2. Time and distance
There are three time and distance rules to meet when qualifying to deduct moving expenses on your state tax return. Short local moves like those often made within New York City may not apply unless:
- The commute from your old home to your new job was 50 miles or more longer than the previous commute (from your previous home to your previous job).
- Your move was timed close to the start of work, at least within 12 months.
- You have worked full time at your new location for 39 weeks or more in the first year after your move date. However you are exempt from this requirement due to a disability or were laid off for any reason except misconduct. If you have to lodge a tax return before meeting this 39 week test, the IRS allows you to take the deduction in the year you move, on the understanding you will adjust it in the following year if the condition is not met. You can also change employers in your new location within this 39 week period as long as your work status is still “full time” at your second workplace. If you are self employed, this 39 week rule extends to 78 weeks in the first 2 years.
3. Reasonable Expenses
Once you’ve met those requirements on time and distance you can deduct expenses on state returns that have opted out of the federal changes, as long as those expenses are considered “reasonable”.
Reasonable expenses are considered:
- The cost of packing and shipping your belongings including packing supplies, crating, hiring a professional moving company and hauling a trailer.
- Moving belongings from a second location, like your parents home to your new location but you can’t make deductions for moving new belongings like furniture you purchased on your way to your new home.
- The cost of shipping pets to your new home
- Storage of your things for up to 30 days while they are in transit. This includes foreign relocation storage. If you are moving internationally, you may also be eligible for a foreign housing deduction.
- Insurance of your things while they are moved. There is a limit of 30 consecutive days on this deduction also, counted from the day your belongings leave your old home to the day they are delivered to your new home.
- The cost to disconnect or connect utilities at your new place and previous house
- Transport and lodging expenses while you are moving, for you and your family including car expenses and airfare. This applies if travelling via the most direct route available and not sight seeing or holidaying on your way to the new location. You can deduct car expenses as the actual out of pocket charges you paid for gas, tolls, parking and oil if you keep records or apply a standard mileage rate of 18 cents per mile. You can’t deduct maintenance, general repairs or depreciation. Food and meals costs during transit also do not qualify.
Other non deductible expenses to note are the costs of breaking your lease to move or expenses associated with buying or selling a home such as mortgage penalties, loss on the sale of a property and real estate taxes.
You are also prohibited from making a double deduction, that is claiming any of the above items as moving expenses as well as businesses expenses.
4. Employer reimbursed moving
If your employer paid for your moving costs (and you are a non-military taxpayer) a heads up that your company’s reimbursement is now included in your gross income.

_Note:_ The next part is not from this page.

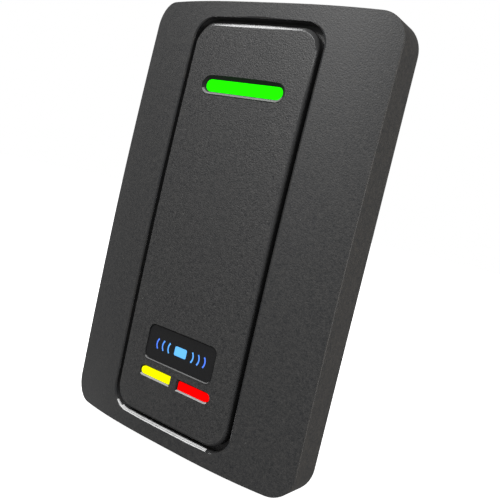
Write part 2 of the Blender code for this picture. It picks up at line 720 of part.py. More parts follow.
def build():
    clear_scene()
    black = plastic("charcoal plastic", (0.055, 0.056, 0.058), 0.55)
    panel_black = plastic("panel plastic", (0.05, 0.051, 0.053), 0.5)
    smoked = plastic("smoked window", (0.012, 0.012, 0.013), 0.25)
    front_housing(black)
    centre_panel(panel_black)
    green_light_pipe(plastic("green light", (0.02, 0.85, 0.0), 0.3))
    pair_light_pipe("amber_light_pipe", -1, plastic("amber light", (0.95, 0.85, 0.0), 0.3))
    pair_light_pipe("red_light_pipe", 1, plastic("red light", (0.9, 0.0, 0.0), 0.3))
    badge_plate(smoked)
    badge_diffuser(plastic("blue light", (0.1, 0.35, 1.0), 0.4))
    threaded_insert(plastic("brass", (0.72, 0.52, 0.22), 0.3, 1.0))
    steel = plastic("steel", (0.5, 0.5, 0.5), 0.35, 1.0)
    set_origin(security_screw(steel), (0, GRUB_Y, GRUB_TOP))

    base_plate(plastic("base plastic", (0.04, 0.04, 0.042), 0.6))
    wall_gasket(plastic("foam", (0.03, 0.03, 0.03), 0.95))
    cable_grommet(plastic("rubber", (0.02, 0.02, 0.02), 0.8))
    circuit_board(plastic("laminate", (0.01, 0.16, 0.06), 0.4))
    for row, z in (("top", PILLAR_Z), ("bottom", -PILLAR_Z)):
        for column, x in (("left", -PILLAR_X), ("right", PILLAR_X)):
            board_screw(f"board_screw_{row}_{column}", x, z, steel)
    antenna_coil(plastic("enamelled copper", (0.55, 0.22, 0.08), 0.35, 1.0))
    epoxy = plastic("moulded epoxy", (0.02, 0.02, 0.022), 0.6)
    chip("microcontroller", 0.002, 0.006, 0.010, 0.010, 0.0011, epoxy)
    chip("radio_chip", 0.019, 0.010, 0.007, 0.007, 0.0010, epoxy)
    chip("clock_crystal", 0.0115, 0.006, 0.0032, 0.005, 0.0010, steel)
    chip("voltage_regulator", -0.018, -0.014, 0.0065, 0.006, 0.0015, epoxy)
    tantalum = plastic("tantalum case", (0.75, 0.45, 0.05), 0.5)
    chip("supply_capacitor", -0.018, -0.024, 0.0073, 0.0043, 0.0015, tantalum)
    chip("tuning_capacitor", 0.019, 0.0200, 0.0058, 0.0032, 0.0013, tantalum)
    buzzer(epoxy)
    lamp_green = plastic("green lamp", (0.3, 0.9, 0.3), 0.3)
    for number, x in enumerate((-0.0090, -0.0036, 0.0036, 0.0090)):
        light(f"green_led_{number + 1}", x, GREEN_Z, lamp_green)
    light("amber_led", -0.0072, PAIR_Z, plastic("amber lamp", (0.95, 0.75, 0.2), 0.3))
    light("red_led", 0.0072, PAIR_Z, plastic("red lamp", (0.9, 0.2, 0.15), 0.3))
    lamp_blue = plastic("blue lamp", (0.3, 0.5, 0.95), 0.3)
    light("blue_led_left", BADGE_X - 0.0042, BADGE_Z, lamp_blue)
    light("blue_led_right", BADGE_X + 0.0042, BADGE_Z, lamp_blue)
    wire_connector(plastic("nylon", (0.8, 0.78, 0.7), 0.5))
    tamper_switch(epoxy)
    set_origin(tamper_plunger(plastic("acetal", (0.85, 0.85, 0.82), 0.4)), (TAMPER_X, 0, TAMPER_Z))
    tamper_spring(steel)


build()
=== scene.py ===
import functools
import math

import bmesh
import bpy
from mathutils import Matrix, Vector


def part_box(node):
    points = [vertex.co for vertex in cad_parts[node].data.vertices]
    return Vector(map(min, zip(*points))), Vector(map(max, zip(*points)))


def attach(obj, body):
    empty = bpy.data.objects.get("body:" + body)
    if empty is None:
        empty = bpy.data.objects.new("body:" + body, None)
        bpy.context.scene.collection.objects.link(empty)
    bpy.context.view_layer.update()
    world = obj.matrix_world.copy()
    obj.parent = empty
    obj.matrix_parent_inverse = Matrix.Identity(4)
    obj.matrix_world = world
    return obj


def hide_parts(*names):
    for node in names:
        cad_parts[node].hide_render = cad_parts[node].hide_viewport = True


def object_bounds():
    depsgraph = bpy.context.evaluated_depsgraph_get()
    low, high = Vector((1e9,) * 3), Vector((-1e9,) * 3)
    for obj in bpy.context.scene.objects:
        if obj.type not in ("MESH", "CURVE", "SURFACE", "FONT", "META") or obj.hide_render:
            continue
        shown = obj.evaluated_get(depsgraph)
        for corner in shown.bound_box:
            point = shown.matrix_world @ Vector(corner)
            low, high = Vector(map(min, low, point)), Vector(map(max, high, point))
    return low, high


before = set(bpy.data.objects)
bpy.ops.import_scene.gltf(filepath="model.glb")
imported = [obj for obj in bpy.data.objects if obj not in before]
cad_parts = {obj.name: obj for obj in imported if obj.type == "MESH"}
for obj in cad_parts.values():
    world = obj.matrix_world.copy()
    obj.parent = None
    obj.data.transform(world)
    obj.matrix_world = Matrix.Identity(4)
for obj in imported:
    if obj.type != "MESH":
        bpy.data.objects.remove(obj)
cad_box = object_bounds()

# The wall base: a shallow tray moulded in black ABS, with pillars for the board, two slots for the
# wall screws and a cable hole. Its edges are broken by a small radius where the mould halves were
# eased, and its faces carry a plain satin finish with faint flow marks.


class Value:
    """A socket in a finish. Arithmetic on it adds Math nodes to that finish."""

    def __init__(self, finish, socket):
        self.finish = finish
        self.socket = socket

    def worked(self, operation, *terms):
        return self.finish.node("ShaderNodeMath", {"operation": operation}, dict(enumerate(terms)))

    def __add__(self, other):
        return self.worked("ADD", self, other)

    def __sub__(self, other):
        return self.worked("SUBTRACT", self, other)

    def __rsub__(self, other):
        return self.worked("SUBTRACT", other, self)

    def __mul__(self, other):
        return self.worked("MULTIPLY", self, other)

    def __lt__(self, other):
        return self.worked("LESS_THAN", self, other)

    def __abs__(self):
        return self.worked("ABSOLUTE", self)

    __radd__ = __add__
    __rmul__ = __mul__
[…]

Reimbursements used to be treated separately but now they will increase your tax bill as a result of your move for work. In more good news for the Empire State, New York was one of the states to provide exceptions and allow taxpayers to exclude reimbursements from their New York Adjusted Gross Income (NYAGI). When you’re calculating your NYAGI you can subtract your moving expenses and the reimbursement received during the tax year from your Federal Adjusted Gross Income (FAGI). You can also claim the expense in the year you were reimbursed, not the year of your move, for example if you booked and paid for a move in November 2020, which your employer reimbursed in December but was not scheduled to take place until January of 2021.
It’s worth noting that this adjustment doesn’t qualify if you move outside of the state, like moving from New York to LA. The instruction for filing NYS Form IT-203 explain the adjustment applies if only if you changed job locations in New York State or you started a new job in New York State.
As a rule, save all receipts, bills and mileage logs related to this transaction, including your Form W-2 and the statement of reimbursement from your employer.
If you are an employee of New York State itself applying for reimbursement, the documentation you need to provide to your employer includes receipts from a rental truck or the Bill of Lading from your mover. Check our Guide to Moving Terminology for a detailed explanation of this document and what to look for before locking in your move.
The recent tax change did not affect the military and we thank you with all our hearts for your service. If you are a member of the Armed Forces on active duty, you can deduct moving expenses on your Federal return if your move was the result of a military order or a “permanent change of station”. You may also deduct unreimbursed expenses for your spouse or dependent.
Deductible moving expenses in this case include household goods, personal property storage and travelling expenses like temporary lodging during the move, according to the IRS guide. You can also deduct the cost of gas, tolls and shipping your car as well as personal property however meals and food will not qualify. Use form 3903 to calculate your deductions and record them on your return.
6. If you moved before 2018
If you moved before the tax changes came into effect in 2018, your moving expenses may still be tax deductible if you meet the distance and time requirements. As we outlined above, they are: a commute of 50 miles or longer, moving within 12 months of starting your new job and working full time at your new location for 39 weeks or more in the first year after your move date.
Whatever your situation, the suspension of moving deductions on Federal returns is slated to be lifted on January 1, 2026. Congress may decide to make this a permanent change but for now, you have all the detail you need for the tax season ahead.
Please note we suggest that you seek professional Tax advice from your CPA.